On ne sait pas pour qui ou pour quelle occasion Mozart, qui n’a jamais fait allusion à sa commande ni à sa création, a composé cette Sérénade. L’œuvre est publiée près de quarante ans après sa mort, suite à la vente de la partition, ainsi que de très nombreuses autres, par sa femme à un éditeur en 1799. Le deuxième mouvement, « Menuet et trio », ayant été perdu, l’œuvre se compose aujourd’hui de quatre mouvements. Ainsi, au lieu des cinq mouvements (ou plus) traditionnels, cette sérénade suit le modèle de la symphonie classique : un allegro de forme sonate, une romance lente et lyrique, un menuet et enfin un finale en rondo.
Les mélodies d’une sérénade tombent généralement bien dans l’oreille, et celle-ci n’échappe pas à la règle. Elle est aujourd’hui l’une des œuvres les plus célèbres du compositeur. Mais plus qu’une distraction légère, c’est une œuvre de musique de chambre raffinée. Wolfgang Hildesheimer, dans sa biographie de Mozart (1977), résume bien ses caractéristiques : « Même si on l’entend à tous les coins de rue, sa grande qualité est incontestable. C’est une œuvre de circonstance, d’une plume légère mais joyeuse. »
C’est l’une des sérénades de Mozart qui a incité Antonín Dvorák (1841-1904) à composer une œuvre dans le genre. Lors d’un voyage à Vienne au début 1878, le compositeur tchèque assiste à une exécution de la Sérénade pour vents KV 361. Elle lui fait une telle impression qu’il se met à la tâche dès son retour à Prague. Deux semaines plus tard, sa pièce est terminée, destinée à deux hautbois, deux clarinettes, deux bassons, trois cors et un violoncelle et une contrebasse pour renforcer la ligne de basse.
La Sérénade pour vents, violoncelle et contrebasse op. 44 s’ouvre avec un thème de marche, suivi par un menuet ludique qui emprunte sa forme aux danses traditionnelles tchèques. Dans l’Andante con moto qui suit, les trois cors volent la vedette pour accompagner la mélodie lyrique principale. Dans le finale, des rythmes slaves se font entendre, et après un écho du thème d’ouverture, les instruments se mettent sur la ligne de départ pour la fin grandiose…

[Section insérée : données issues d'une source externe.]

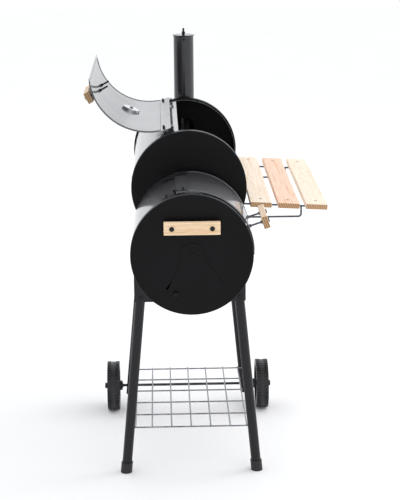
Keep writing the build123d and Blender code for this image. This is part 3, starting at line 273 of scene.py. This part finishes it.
# ---------------------------------------------------------------- mesh helpers
def keep(name, made, material, body, smooth=True):
    """Turns a bmesh into a piece that rides on a body."""
    bmesh.ops.recalc_face_normals(made, faces=made.faces)
    mesh = bpy.data.meshes.new(name)
    made.to_mesh(mesh)
    made.free()
    mesh.materials.append(material)
    if smooth:
        mesh.shade_smooth()
    piece = bpy.data.objects.new(name, mesh)
    bpy.context.collection.objects.link(piece)
    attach(piece, body)
    return piece


def sweep(made, points, radius, closed=False, sides=10, ripple=None):
    """Adds a round bead along a line of points; ripple scales the radius along it."""
    rings = []
    count = len(points)
    up = Vector((0.3, 0.2, 1)).normalized()  # askew, so that no straight bead runs along it
    for index, point in enumerate(points):
        before = points[index - 1] if closed or index else point
        after = points[(index + 1) % count] if closed or index < count - 1 else point
        ahead = (after - before).normalized()
        reference = up if abs(ahead.dot(up)) < 0.95 else Vector((1, 0, 0))
        side = ahead.cross(reference).normalized()
        rise = side.cross(ahead)
        size = radius * (ripple(index) if ripple else 1.0)
        rings.append([made.verts.new(point + size * (side * math.cos(turn) + rise * math.sin(turn)))
                      for turn in (2 * math.pi * step / sides for step in range(sides))])
    for index in range(count if closed else count - 1):
        first, second = rings[index], rings[(index + 1) % count]
        for step in range(sides):
            after = (step + 1) % sides
            made.faces.new((first[step], first[after], second[after], second[step]))
    if not closed:
        made.faces.new(rings[0])
        made.faces.new(list(reversed(rings[-1])))


CORNER_R = 0.012
CORNER_STEPS = 6
LINE_STEP = 0.012


def lid_frame_line(span_x, radius, low, high, height, moved=lambda point: point):
    """A rounded rectangle of points on a rolled lid, given by its ends and two angles."""
    half_x = (span_x[1] - span_x[0]) / 2
    middle_x = (span_x[0] + span_x[1]) / 2
    half_s = math.radians(high - low) / 2 * radius
    points = []
    for corner_x, corner_s, start in ((1, 1, 0), (-1, 1, 90), (-1, -1, 180), (1, -1, 270)):
        for step in range(CORNER_STEPS + 1):
            turn = math.radians(start + 90 * step / CORNER_STEPS)
            points.append((corner_x * (half_x - CORNER_R) + CORNER_R * math.cos(turn),
                           corner_s * (half_s - CORNER_R) + CORNER_R * math.sin(turn)))
    line = []
    for index, (x, s) in enumerate(points):
        next_x, next_s = points[(index + 1) % len(points)]
        steps = max(1, round(abs(next_s - s) / LINE_STEP))
        for part in range(steps):
            share = part / steps
            here_x = x + (next_x - x) * share
            here_s = s + (next_s - s) * share
            degrees = (low + high) / 2 + math.degrees(here_s / radius)
            line.append(moved(on_barrel(middle_x + here_x, radius, degrees, height)))
    return line


# ---------------------------------------------------------------- pressed beads of the lids
BEAD_R = 0.0011
BEAD_END_GAP = LID_INSET + 0.007
MAIN_BEAD_START = LID_START + 10.5
FIRE_BEAD_START = LID_START + 13
BEAD_STOP = LID_LIP - 3
main_span = (MAIN_X[0] + BEAD_END_GAP, MAIN_X[1] - BEAD_END_GAP)
fire_span = (FIRE_X[0] + BEAD_END_GAP, FIRE_X[1] - BEAD_END_GAP)


def lid_bead(name, line, body):
    """The bead pressed along a line on a lid's face."""
    made = bmesh.new()
    sweep(made, line, BEAD_R, closed=True)
    keep(name, made, LOOKS["lid_paint"], body)


MAIN_INNER_R = LID_R - SHEET - BEAD_R * 0.3
for name, radius in (("main_lid_inner_bead", MAIN_INNER_R), ("main_lid_outer_bead", LID_R)):
    line = lid_frame_line(main_span, radius, MAIN_BEAD_START, BEAD_STOP, MAIN_Z, moved=lid_opened)
    lid_bead(name, line, "main_lid")
for name, radius in (("firebox_lid_inner_bead", LID_R - SHEET), ("firebox_lid_outer_bead", LID_R)):
    line = lid_frame_line(fire_span, radius, FIRE_BEAD_START, BEAD_STOP, FIRE_Z)
    lid_bead(name, line, "firebox_lid")

# ---------------------------------------------------------------- weld seams
SEAM_ANGLE = -25.0
SEAM_R = 0.0022
SEAM_SINK = 0.0008
WELD_PITCH = 0.0022
WELD_SIDES = 8
OUTER_END_GAP = 0.004


def weld_ripple(index):
    """How full a weld is at one of its ripples."""
    return 1.0 + 0.22 * math.sin(index * 2.1) + 0.06 * math.sin(index * 0.37)


def seam(name, span_x, height):
    """The lengthwise weld of a rolled barrel, ground nearly flat."""
    made = bmesh.new()
    steps = int((span_x[1] - span_x[0]) / WELD_PITCH)
    points = [on_barrel(span_x[0] + WELD_PITCH * index, SHELL_R - SEAM_SINK, SEAM_ANGLE, height)
              for index in range(steps)]
    sweep(made, points, SEAM_R, sides=WELD_SIDES, ripple=weld_ripple)
    keep(name, made, weld_metal, "smoker")


seam("main_barrel_seam", (MAIN_X[0] + CAP_REACH, MAIN_X[1] - CAP_REACH), MAIN_Z)
seam("firebox_seam", (FIRE_X[0] + CAP_REACH, FIRE_X[1] - OUTER_END_GAP), FIRE_Z)


def ring(centre, across_a, across_b, radius, steps):
    """Points round a circle, from one of its directions towards the other."""
    turns = [2 * math.pi * index / steps for index in range(steps)]
    return [centre + radius * (across_a * math.cos(turn) + across_b * math.sin(turn)) for turn in turns]


ELBOW_R = 0.0315
FLANGE_R = 0.048
FLANGE_FACE = 0.0022
ELBOW_WELD_R = 0.0016
made = bmesh.new()
elbow_centre = Vector((elbow_low.x + FLANGE_FACE, AXIS_Y, elbow_low.z + FLANGE_R))
steps = int(2 * math.pi * ELBOW_R / WELD_PITCH)
weld_line = ring(elbow_centre, Vector((0, 1, 0)), Vector((0, 0, 1)), ELBOW_R, steps)
sweep(made, weld_line, ELBOW_WELD_R, closed=True, sides=WELD_SIDES, ripple=weld_ripple)
keep("elbow_flange_weld", made, weld_metal, "smoker")

# ---------------------------------------------------------------- rolled mouth of the chimney
MOUTH_ROLL_R = 0.0012
MOUTH_DROP = 0.0014
MOUTH_STEPS = 120
made = bmesh.new()
mouth_centre = Vector(((tube_low.x + tube_high.x) / 2, AXIS_Y, tube_high.z - MOUTH_DROP))
mouth_r = (tube_high.x - tube_low.x) / 2
mouth_line = ring(mouth_centre, Vector((1, 0, 0)), Vector((0, 1, 0)), mouth_r, MOUTH_STEPS)
sweep(made, mouth_line, MOUTH_ROLL_R, closed=True)
keep("chimney_rolled_mouth", made, LOOKS["chimney_paint"], "smoker")

# ---------------------------------------------------------------- thermometer dial
GAUGE_ANGLE = 118.0
DIAL_TOP = 0.0026
DIAL_COLD = 240.0
DIAL_SWEEP = 300.0
DIAL_FIGURES = 6
DIAL_STEP = 100
TICKS_PER_FIGURE = 10
TICK_OUTER = 0.0200
LONG_TICK = (0.0165, 0.0003)
MIDDLE_TICK = (0.0178, 0.00014)
SHORT_TICK = (0.0186, 0.00014)
FIGURE_R = 0.0128
FIGURE_SIZE = 0.0046
PRINT_THICK = 0.00012
PRINT_GAP = 0.00001
dial_low, dial_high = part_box("thermometer_dial")
gauge_x = (dial_low.x + dial_high.x) / 2
gauge_turn = math.radians(GAUGE_ANGLE)
gauge_out = Vector((0, math.cos(gauge_turn), math.sin(gauge_turn)))
gauge_up = gauge_out.cross(Vector((1, 0, 0)))
gauge_centre = on_barrel(gauge_x, LID_R, GAUGE_ANGLE, MAIN_Z)


def on_dial(x, y, above=0.0):
    """A point of the dial face, x to the right and y up as it is read."""
    return lid_opened(gauge_centre + Vector((x, 0, 0)) + gauge_up * y + gauge_out * (DIAL_TOP + above))


def dial_patch(made, outline):
    """A thin raised print with the given outline."""
    low = [made.verts.new(on_dial(x, y, PRINT_GAP)) for x, y in outline]
    top = [made.verts.new(on_dial(x, y, PRINT_THICK)) for x, y in outline]
    made.faces.new(top)
    for index in range(len(outline)):
        after = (index + 1) % len(outline)
        made.faces.new((low[index], low[after], top[after], top[index]))


made = bmesh.new()
ticks = TICKS_PER_FIGURE * (DIAL_FIGURES - 1)
for step in range(ticks + 1):
    turn = math.radians(DIAL_COLD - DIAL_SWEEP * step / ticks)
    inner, half = SHORT_TICK
    if step % TICKS_PER_FIGURE == 0:
        inner, half = LONG_TICK
    elif step % (TICKS_PER_FIGURE // 2) == 0:
        inner, half = MIDDLE_TICK
    along = (math.cos(turn), math.sin(turn))
    aside = (-along[1], along[0])
    corners = ((inner, -half), (TICK_OUTER, -half), (TICK_OUTER, half), (inner, half))
    dial_patch(made, [(along[0] * out + aside[0] * over, along[1] * out + aside[1] * over)
                      for out, over in corners])
keep("dial_ticks", made, printed_ink, "main_lid", smooth=False)

made = bmesh.new()
for step in range(DIAL_FIGURES):
    text = bpy.data.curves.new("figure", "FONT")
    text.body = str(DIAL_STEP * step)
    text.size = FIGURE_SIZE
    text.align_x = "CENTER"
    text.align_y = "CENTER"
    holder = bpy.data.objects.new("figure", text)
    bpy.context.collection.objects.link(holder)
    flat = bpy.data.meshes.new_from_object(holder.evaluated_get(bpy.context.evaluated_depsgraph_get()))
    turn = math.radians(DIAL_COLD - DIAL_SWEEP * step / (DIAL_FIGURES - 1))
    figure_x = FIGURE_R * math.cos(turn)
    figure_y = FIGURE_R * math.sin(turn)
    for vertex in flat.vertices:
        vertex.co = on_dial(vertex.co.x + figure_x, vertex.co.y + figure_y, PRINT_THICK)
    made.from_mesh(flat)
    bpy.data.objects.remove(holder)
    bpy.data.curves.remove(text)
    bpy.data.meshes.remove(flat)
keep("dial_figures", made, printed_ink, "main_lid", smooth=False)

# ---------------------------------------------------------------- floor and light
FLOOR_HALF = 14.0
FLOOR_DROP = 0.0005
FLOOR_SHADES = ((0.3, (0.96, 0.96, 0.96)), (0.7, (0.975, 0.975, 0.975)))
made = bmesh.new()
bmesh.ops.create_grid(made, x_segments=4, y_segments=4, size=FLOOR_HALF)
floor_mesh = bpy.data.meshes.new("floor")
made.to_mesh(floor_mesh)
made.free()
floor_look = Look("studio_floor", Specular_IOR_Level=0.1, Roughness=0.9)
floor_look.join(floor_look.ramp(floor_look.noise(2.0, 3.0), FLOOR_SHADES), "Base Color")
floor_mesh.materials.append(floor_look.material)
floor = bpy.data.objects.new("floor", floor_mesh)
floor.location = (0, 0, -FLOOR_DROP)
bpy.context.collection.objects.link(floor)

scene = bpy.context.scene
scene.view_settings.view_transform = "Standard"
world = bpy.data.worlds.new("studio")
world.use_nodes = True
backdrop = world.node_tree.nodes["Background"]
backdrop.inputs["Color"].default_value = (0.96, 0.975, 1.0, 1)
backdrop.inputs["Strength"].default_value = 1.06
scene.world = world


def softbox(name, place, target, width, height, radiance, tint=(1, 1, 1)):
    """A rectangular soft light facing a target; radiance is how bright its face is."""
    light = bpy.data.lights.new(name, "AREA")
    light.shape = "RECTANGLE"
    light.size = width
    light.size_y = height
    light.energy = radiance * math.pi * width * height
    light.color = tint
    holder = bpy.data.objects.new(name, light)
    holder.location = place
    holder.rotation_mode = "QUATERNION"
    holder.rotation_quaternion = (Vector(target) - Vector(place)).to_track_quat("-Z", "Y")
    bpy.context.collection.objects.link(holder)


softbox("far_softbox", (4.2, 0.0, 2.6), (0, 0, 0.8), 4.5, 2.2, 0.3, (0.96, 0.98, 1.0))
softbox("key_softbox", (0.9, -3.4, 2.2), (0.2, 0, 0.8), 2.2, 2.6, 2.4)
softbox("front_softbox", (-2.6, -2.2, 3.4), (0, 0, 0.4), 2.2, 2.2, 0.9)

# ---------------------------------------------------------------- camera
CAMERA_AT = Vector((-4.12864, 0.116485, 1.65835))
CAMERA_AHEAD = Vector((0.96885, -0.02507, -0.24634)).normalized()
CAMERA_ROLL = -0.009
SENSOR = 36.0
LONG_SIDE = 500.0
FOCAL = 1523.14
camera_data = bpy.data.cameras.new("camera")
camera_data.sensor_width = SENSOR
camera_data.lens = FOCAL * SENSOR / LONG_SIDE
camera_data.clip_start = 0.05
camera_data.clip_end = 60.0
camera = bpy.data.objects.new("camera", camera_data)
camera.location = CAMERA_AT
camera.rotation_mode = "QUATERNION"
aim = CAMERA_AHEAD.to_track_quat("-Z", "Y")
camera.rotation_quaternion = aim @ Quaternion((0, 0, 1), CAMERA_ROLL)
bpy.context.collection.objects.link(camera)
scene.camera = camera
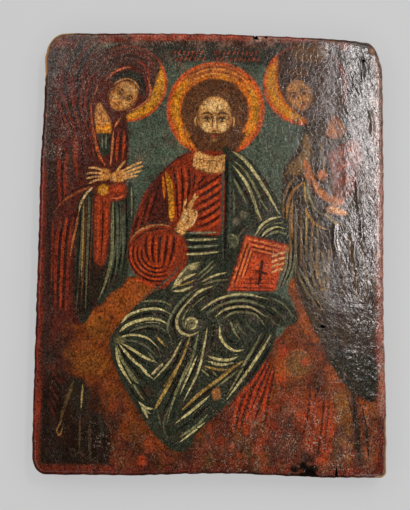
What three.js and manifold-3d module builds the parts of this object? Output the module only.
// An old painted icon panel: one thick softwood board, bowed across its width, with rounded and
// worn edges, four knocked corners, beetle and nail holes, a split and losses along its edges.
// Millimetres. +Z points out of the painted face and +Y to the top of the picture.
// The board lies on its back, on a flat strip along each long edge. The origin is under its middle.
import * as THREE from 'three';
import { mergeVertices } from 'three/addons/utils/BufferGeometryUtils.js';
import Module from 'manifold-3d';

// Board
const boardHeight = 321;
const boardWidth = 250;
const boardThickness = 20.5;
const bowRise = 3.5; // how far the middle of the board stands above its long edges
const restStripWidth = 14; // flat strip of the back under each long edge
const frontRound = 3; // rounding of the painted face's edges
const backRound = 2;
const topEdgeFall = 4.6; // how far the top edge has dropped at its right end
const topEdgeFallLength = 150; // stretch of the top edge that drops, from its right end

// Corners: how far each one is rounded along the width and along the height
const topLeftCorner = { alongWidth: 16, alongHeight: 20 };
const topRightCorner = { alongWidth: 13, alongHeight: 30 };
const bottomLeftCorner = { alongWidth: 10, alongHeight: 14 };
const bottomRightCorner = { alongWidth: 5, alongHeight: 5 };

// The top right corner is rubbed down: its painted edge is rounded more, over a short reach
const rubbedExtraRound = 5;
const rubbedReach = 24;

// Shallow hollows worn into the edges: where their middle is, how long and how deep they are
const bottomHollow = { fromLeft: 134, length: 150, depth: 2 };
const rightHollow = { fromBottom: 124, length: 170, depth: 0.9 };
const leftHollow = { fromBottom: 281, length: 130, depth: 1.6 };

// Holes in the painted face, bored by beetles
const beetleHoleDepth = 13;
const middleBeetleHole = { fromRight: 45.4, fromBottom: 105.9, width: 3.6, height: 2.4 };
const cornerBeetleHole = { fromRight: 15, fromTop: 19.5, width: 3.2, height: 1.6 };

// Open split beside the right edge, running with the grain
const split = { fromRight: 16.2, fromTop: 31.5, width: 1.1, height: 9.5, depth: 7, lean: 4 };

// Nail damage in the top edge: a torn slot beside a round nail hole, under a lost strip of wood
const nailSlot = { fromRight: 94, width: 4.4, height: 2.6, depth: 9, lean: -32 };
const nailHole = { fromRight: 86.4, fromTop: 1.8, diameter: 1.8, depth: 12 };
const lostStrip = { fromRight: 91, length: 11, height: 1.1, depth: 4.5 };

// Losses in the bottom edge, eaten out by woodworm
const bottomCavity = { fromRight: 55, width: 13, height: 7.2, depth: 5 };
const bottomCrack = { fromRight: 36, width: 2.2, height: 7, depth: 4.5 };

// Fineness of the faces and the round cutters
const stepsAcross = 40;
const stepsAlong = 44;
const stepsThrough = 3;
const edgeCrowding = 0.7; // share by which the steps draw together towards the edges
const roundSides = 14;
const cutterOverrun = 2; // how far a cutter starts outside the board
const paintColour = 0x4a1a12;

const halfWidth = boardWidth / 2;
const halfHeight = boardHeight / 2;

// Even steps from -1 to 1 become steps that are finer at both ends.
function crowd(share) {
  return (1 - edgeCrowding) * share + edgeCrowding * Math.sin((share * Math.PI) / 2);
}

function cornerNear(x, y) {
  if (y > 0) return x < 0 ? topLeftCorner : topRightCorner;
  return x < 0 ? bottomLeftCorner : bottomRightCorner;
}

// Where a point lies in its corner's zone: 0 at the zone's inner borders, 1 at the board's edges.
function cornerShares(x, y, corner) {
  const across = (Math.abs(x) - (halfWidth - corner.alongWidth)) / corner.alongWidth;
  const along = (Math.abs(y) - (halfHeight - corner.alongHeight)) / corner.alongHeight;
  return { across, along, inZone: across > 0 && along > 0 };
}

// Pulls the square corner zones into quarter ellipses.
function roundCorner(x, y) {
  const corner = cornerNear(x, y);
  const { across, along, inZone } = cornerShares(x, y, corner);
  if (!inZone) return { x, y };
  const pull = Math.max(across, along) / Math.hypot(across, along);
  return {
    x: Math.sign(x) * (halfWidth - corner.alongWidth * (1 - across * pull)),
    y: Math.sign(y) * (halfHeight - corner.alongHeight * (1 - along * pull)),
  };
}

// Distance from a point of the rounded face to its outline.
function distanceToOutline(x, y) {
  const corner = cornerNear(x, y);
  const { across, along, inZone } = cornerShares(x, y, corner);
  if (!inZone) return Math.min(halfWidth - Math.abs(x), halfHeight - Math.abs(y));
  const reach = Math.hypot(across, along);
  const turn = (across / reach) ** 2;
  return (1 - reach) * (corner.alongWidth * turn + corner.alongHeight * (1 - turn));
}

// A hollow's depth at a distance from its middle, running out smoothly at its ends.
function hollowDepth(hollow, offset) {
  const share = Math.min(1, Math.abs(offset) / (hollow.length / 2));
  return (hollow.depth * (1 + Math.cos(Math.PI * share))) / 2;
}

// Moves a point of the regular outline to the worn one: a fallen top edge and three hollows.
function wearOutline(x, y) {
  const fallShare = Math.max(0, (x - halfWidth + topEdgeFallLength) / topEdgeFallLength);
  const fall = topEdgeFall * fallShare ** 2;
  const rise = hollowDepth(bottomHollow, x + halfWidth - bottomHollow.fromLeft);
  const sideHollow = x > 0 ? rightHollow : leftHollow;
  const pullIn = hollowDepth(sideHollow, y + halfHeight - sideHollow.fromBottom);
  return {
    x: x * (1 - pullIn / halfWidth),
    y: y * (1 - (y > 0 ? fall : rise) / halfHeight),
  };
}

// Height that the bow adds: full in the middle, none at the ends of the bowed width.
function bow(x, bowedHalfWidth) {
  return bowRise * Math.max(0, 1 - (x / bowedHalfWidth) ** 2);
}

// Height of the painted face, away from its rounded edges.
function faceHeight(x) {
  return boardThickness + bow(x, halfWidth);
}

// How far a rounded edge has dropped at a distance from the outline.
function edgeDrop(distance, radius) {
  const inward = Math.min(distance, radius);
  return radius - Math.sqrt(Math.max(0, radius ** 2 - (radius - inward) ** 2));
}

// Rounding of the painted face's edge, with the rubbed corner's extra fading out over its reach.
function frontRoundAt(x, y) {
  const away = Math.hypot(x - halfWidth, y - halfHeight);
  return frontRound + rubbedExtraRound * Math.max(0, 1 - away / rubbedReach);
}

// The whole board without its damage: a box whose points are moved onto the bowed, rounded form.
function boardGeometry() {
  const geometry = new THREE.BoxGeometry(
    boardWidth, boardHeight, boardThickness, stepsAcross, stepsAlong, stepsThrough);
  const points = geometry.getAttribute('position');
  for (let i = 0; i < points.count; i += 1) {
    const flat = roundCorner(
      halfWidth * crowd(points.getX(i) / halfWidth),
      halfHeight * crowd(points.getY(i) / halfHeight));
    const worn = wearOutline(flat.x, flat.y);
    const distance = Math.max(0, distanceToOutline(flat.x, flat.y));
    const front = faceHeight(flat.x) - edgeDrop(distance, frontRoundAt(flat.x, flat.y));
    const back = bow(flat.x, halfWidth - restStripWidth) + edgeDrop(distance, backRound);
    const through = points.getZ(i) / boardThickness + 0.5; // 0 on the back, 1 on the painted face
    points.setXYZ(i, worn.x, worn.y, back + (front - back) * through);
  }
  return geometry;
}

// Height of the top edge on the worn outline.
function topEdgeAt(x) {
  return wearOutline(x, halfHeight).y;
}

// An upright oval cutter at a place on the painted face, sunk into it by its depth.
function ovalCutter({ width, height, depth, lean = 0 }, x, y) {
  const length = depth + cutterOverrun;
  return new THREE.CylinderGeometry(0.5, 0.5, length, roundSides)
    .rotateX(Math.PI / 2)
    .scale(width, height, 1)
    .rotateZ(THREE.MathUtils.degToRad(lean))
    .translate(x, y, faceHeight(x) + cutterOverrun - length / 2);
}

function middleBeetleCutter() {
  const { fromRight, fromBottom } = middleBeetleHole;
  const hole = { ...middleBeetleHole, depth: beetleHoleDepth };
  return ovalCutter(hole, halfWidth - fromRight, fromBottom - halfHeight);
}

function cornerBeetleCutter() {
  const { fromRight, fromTop } = cornerBeetleHole;
  const hole = { ...cornerBeetleHole, depth: beetleHoleDepth };
  return ovalCutter(hole, halfWidth - fromRight, halfHeight - fromTop);
}

function splitCutter() {
  return ovalCutter(split, halfWidth - split.fromRight, halfHeight - split.fromTop);
}

function nailSlotCutter() {
  const x = halfWidth - nailSlot.fromRight;
  return ovalCutter(nailSlot, x, topEdgeAt(x) - nailSlot.height / 2);
}

function nailHoleCutter() {
  const { diameter, depth, fromRight, fromTop } = nailHole;
  const x = halfWidth - fromRight;
  return ovalCutter({ width: diameter, height: diameter, depth }, x, topEdgeAt(x) - fromTop);
}

// The thin strip broken off the top edge, as a box that overlaps the edge by the strip's height.
function lostStripCutter() {
  const x = halfWidth - lostStrip.fromRight;
  const height = lostStrip.height + cutterOverrun;
  const depth = lostStrip.depth + cutterOverrun;
  return new THREE.BoxGeometry(lostStrip.length, height, depth)
    .translate(x, topEdgeAt(x) - lostStrip.height + height / 2,
      faceHeight(x) + cutterOverrun - depth / 2);
}

// An egg-shaped loss centred on the bottom edge of the painted face.
function bottomLossCutter({ fromRight, width, height, depth }) {
  const x = halfWidth - fromRight;
  return new THREE.SphereGeometry(0.5, roundSides, roundSides / 2)
    .scale(width, height * 2, depth * 2)
    .translate(x, wearOutline(x, -halfHeight).y, faceHeight(x));
}

const wasm = await Module();
wasm.setup();

function solidOf(geometry) {
  const bare = geometry.clone();
  bare.deleteAttribute('normal');
  bare.deleteAttribute('uv');
  const merged = mergeVertices(bare);
  return new wasm.Manifold(new wasm.Mesh({
    numProp: 3,
    vertProperties: merged.getAttribute('position').array,
    triVerts: new Uint32Array(merged.index.array),
  }));
}

function geometryOf(solid) {
  const mesh = solid.getMesh();
  const geometry = new THREE.BufferGeometry();
  geometry.setAttribute('position', new THREE.BufferAttribute(mesh.vertProperties, 3));
  geometry.setIndex(new THREE.BufferAttribute(mesh.triVerts, 1));
  geometry.computeVertexNormals();
  return geometry;
}

function paintedBoard() {
  const cutters = [
    middleBeetleCutter(),
    cornerBeetleCutter(),
    splitCutter(),
    nailSlotCutter(),
    nailHoleCutter(),
    lostStripCutter(),
    bottomLossCutter(bottomCavity),
    bottomLossCutter(bottomCrack),
  ];
  const worn = cutters.reduce(
    (solid, cutter) => solid.subtract(solidOf(cutter)), solidOf(boardGeometry()));
  const paint = new THREE.MeshStandardMaterial({ color: paintColour, roughness: 0.35, metalness: 0 });
  const mesh = new THREE.Mesh(geometryOf(worn), paint);
  mesh.name = 'painted_board';
  return mesh;
}

const icon = new THREE.Group();
icon.name = 'icon_panel';
icon.add(paintedBoard());

export default icon;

La création a lieu à Prague le 17 novembre 1878, sous la direction du compositeur. L’œuvre est publiée un an plus tard par Simrock, devenu son éditeur sur recommandation de Johannes Brahms. En 1879, ce dernier porte l’œuvre à l’attention de Joseph Joachim en ces mots : « Regardez donc la Sérénade pour vents de Dvorák ; j’espère que vous l’apprécierez autant que moi… Il est difficile de trouver impression plus fine et rafraîchissante d’un talent créatif aussi exubérant et charmant. »
Les Signals from Heaven du compositeur japonais Toru Takemitsu (1930-1996) sont d’une atmosphère toute différente. Takemitsu est principalement autodidacte : il apprend à composer en étudiant différents styles, du jazz à la musique de film en passant par Debussy et Schönberg et la musique avant-gardiste de Cage. En partie grâce à Stravinsky – qui encense ses œuvres dans la presse –, il devient le premier compositeur japonais à connaître un certain succès en Occident. Il se considère lui-même comme faisant la jonction entre la culture occidentale et la culture japonaise : « Je veux suivre à la fois la tradition japonaise et l’innovation occidentale ; maintenir les deux styles musicaux est devenu le point central de mon processus de composition. C’est une contradiction que je ne veux pas résoudre – au contraire : je veux que les deux styles se fassent concurrence. Je veux obtenir une sonorité aussi intense que le silence. » Une grande partie de l’œuvre de Takemitsu est constituée de musique de film : il a composé pas moins de 59 œuvres pour des films japonais. Sa musique est poétique, pleine d’accords somptueux et de mélodies brumeuses. La toile de fond est toujours tissée avec grande précision. Tout comme Debussy, son modèle, Takemitsu attache une grande importance aux timbres et aux effets sonores subtils.
Les parties du diptyque Signals from Heaven sont écrites pour des occasions différentes. Day Signal est d’abord composée à l’occasion du dixième anniversaire du Select Live Under the Sky Jazz Festival en 1987, tandis que Night Signal répond à une commande du Scottish National Orchestra. Takemitsu fait publier les deux œuvres dans un recueil sous-titré Two antiphonal fanfares, faisant ainsi référence au double chœur du compositeur de la Renaissance Giovanni Gabrieli (1553-1612) dans ses Canzones pour cuivres. Ainsi, les cuivres sont installés des deux côtés de la scène afin de créer notamment des effets d’écho subtils. Avec le titre, le compositeur souligne également le caractère opposé des deux œuvres : l’une salue le jour, l’autre la nuit.